Delay-Doppler Domain Pulse Design for OTFS-NOMA
Michel Kulhandjian, Hovannes Kulhandjian, Gunes Karabulut Kurt, Halim Yanikomeroglu
TL;DR
The paper tackles the challenge of achieving high spectral efficiency in OTFS-based NOMA under high mobility by introducing Hermite-function delay-Doppler pulses to realize per-user orthogonality in the delay-Doppler domain. It extends the sufficient (bi)orthogonality train-pulse concept by replacing square-root Nyquist pulses with Hermite functions, leveraging their orthogonality and time-frequency localization. Key findings show that Hermite-based OTFS-NOMA outperforms traditional OTFS-NOMA variants (PDM-NOMA and CDM-NOMA) in BER on high-mobility channels, while maintaining low complexity dominated by OTFS demodulation; its spectral efficiency scales with the NOMA spreading length $K$, achieving a $K$-fold gain over OTFS-CDM-NOMA. The work provides a practical pathway to improved BER and spectral efficiency in OTFS-NOMA for 6G+ scenarios with challenging channel dynamics, using orthogonal DD-domain pulses to facilitate user separation without heavy computational loads.
Abstract
We address the challenge of developing an orthogonal time-frequency space (OTFS)-based non-orthogonal multiple access (NOMA) system where each user is modulated using orthogonal pulses in the delay Doppler domain.

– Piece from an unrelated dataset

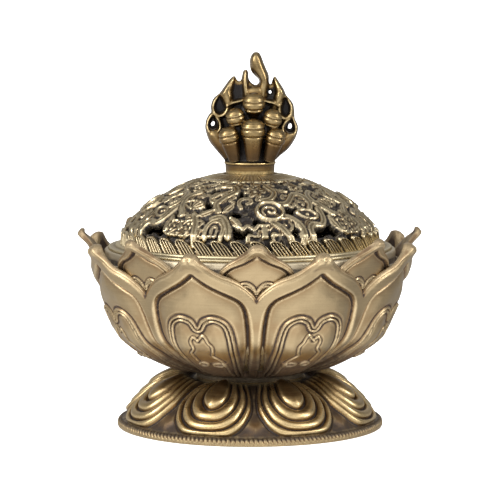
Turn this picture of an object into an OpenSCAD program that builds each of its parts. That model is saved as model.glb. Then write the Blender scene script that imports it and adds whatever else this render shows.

Building upon the concept of the sufficient (bi)orthogonality train-pulse [1], we extend this idea by introducing Hermite functions, known for their orthogonality properties. Simulation results demonstrate that our proposed Hermite functions outperform the traditional OTFS-NOMA schemes, including power-domain (PDM) NOMA and code-domain (CDM) NOMA, in terms of bit error rate (BER) over a high-mobility channel. The algorithm's complexity is minimal, primarily involving the demodulation of OTFS. The spectrum efficiency of Hermite-based OTFS-NOMA is K times that of OTFS-CDM-NOMA scheme, where K is the spreading length of the NOMA waveform.